= Baldev Singh Ballamgarh =

Baldev Singh Ballamgarh is an Indian politician. He was born circa 1948. During his college years he was active in student movement, and was the state president of the Punjab Students Federation. He studied up to BA second year at Government College, Muktsar. He abandoned his studied as the 1972 Moga students protests began.

For 25 years Baldev Singh Ballamgarh was a member of the Communist Party of India (CPI). He stood as the CPI candidate for the Malout seat in the 1980 Punjab Legislative Assembly election, finishing in second place with 22,298 votes (48.34%). He lost the election by a margin of just 157 votes. He contested the 1985 Punjab Legislative Assembly election on an independent ticket, finishing in third place with 9,944 votes (17.69%).

Baldev Singh Ballamgarh broke with CPI, and joined the United Communist Party of India (UCPI). He contested the Malout seat in the 1992 Punjab Legislative Assembly election, standing as a UCPI candidate. He won the seat, obtaining 14,442 votes (36.96%). He joined the Congress-I in 1993. On July 15, 1993 Baldev Singh Ballamgarh, being the sole UCPI legislator, requested to be recognised as part of the Congress-I Legislature Party. His request was endorsed by Sardar Beant Singh, as the head of the Punjab Pradesh Congress-I Committee. On July 16, 1993 Deputy Speaker (acting as the Speaker) Romesh Chander Dogra approved the merger of the erstwhile UCPI legislator into the Congress-I Legislature Party. He was the chairman of the Punjab Scheduled Caste Corporation.

He contested the Malout seat in the 1997 Punjab Legislative Assembly election as an independent candidate, finishing in third place with 12,149 votes (14.89%).

Ahead of the 1998 parliamentary election, Baldev Singh Ballamgarh joined the Shiromani Akali Dal 'unconditionally', at a meeting attended by Sukhbir Singh Badal.

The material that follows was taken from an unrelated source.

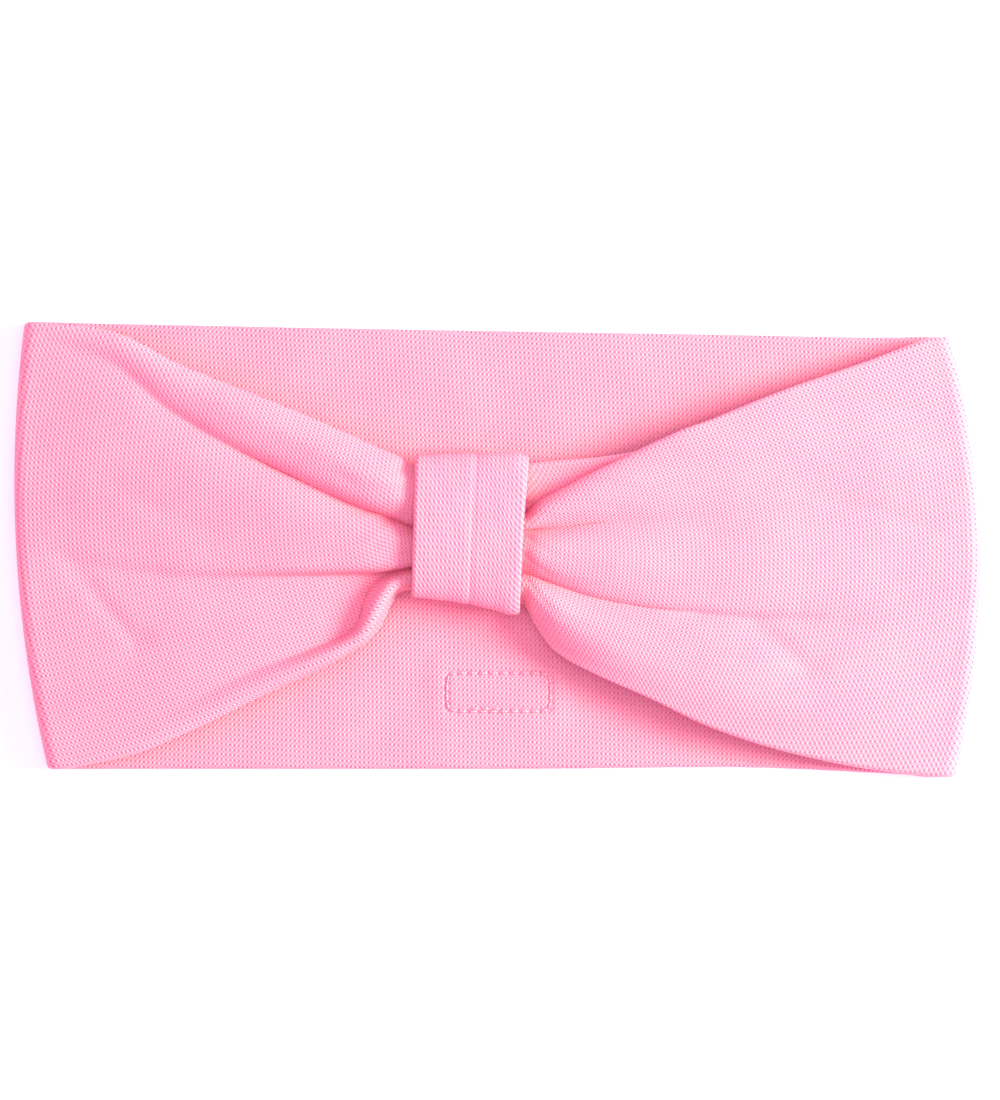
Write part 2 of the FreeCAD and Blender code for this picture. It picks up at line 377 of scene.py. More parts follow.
def glide(stations, values, where):
    """Monotone cubic: Hermite pieces whose slopes are the harmonic mean of the
    slopes on both sides, or zero where those differ in sign, so it never overshoots."""
    stations = np.asarray(stations, float)
    values = np.asarray(values, float)
    steps = np.diff(stations)
    rises = np.diff(values) / steps
    inner = np.zeros(len(values) - 2)
    same_way = rises[:-1] * rises[1:] > 0
    before, after = rises[:-1][same_way], rises[1:][same_way]
    inner[same_way] = 2 * before * after / (before + after)
    slopes = np.concatenate([[rises[0]], inner, [rises[-1]]])
    where = np.clip(where, stations[0], stations[-1])
    k = np.clip(np.searchsorted(stations, where, side="right") - 1, 0, len(steps) - 1)
    t = (where - stations[k]) / steps[k]
    return (
        values[k] * (1 + 2 * t) * (1 - t) ** 2
        + slopes[k] * steps[k] * t * (1 - t) ** 2
        + values[k + 1] * t * t * (3 - 2 * t)
        - slopes[k + 1] * steps[k] * t * t * (1 - t)
    )


# %% [markdown]
# The numbers are millimetres: Y across the band, and Z of the middle between the
# two cloth layers.  A "turn" is where the cloth rolls over its own outline, a
# "crest" is the top of a roll, a "crease" the sharp bottom between two rolls, and a
# "bend" any smooth place between them.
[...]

Baldev Singh Ballamgarh stood as the Nationalist Congress Party (NCP) candidate in Malout in the 2002 Punjab Legislative Assembly election, but Captain Amarinder Singh managed to convince him to withdraw his candidature and pledged to support the Congress-CPI combine. After the announcement, Captain Amarinder Singh visited Baldev Singh Ballamgarh's house.

On January 6, 2012 Baldev Singh Ballamgarh announced that he would contest the Malout seat in the 2012 Punjab Legislative Assembly election as an independent, in reaction to the Congress having nominated Nathu Ram as its candidate. Baldev Singh Ballamgarh finished in fourth place with 3,949 votes (3.16%). Later the same year, on September 4, 2012 he and other local Congress leaders joined the Shiromani Akali Dal at a Muktsar meeting attended by SAD president Sukhbir Singh Badal. On December 18, 2014 Sukhbir Singh Badal inducted Baldev Singh Ballamgarh into the SAD Political Affairs Committee.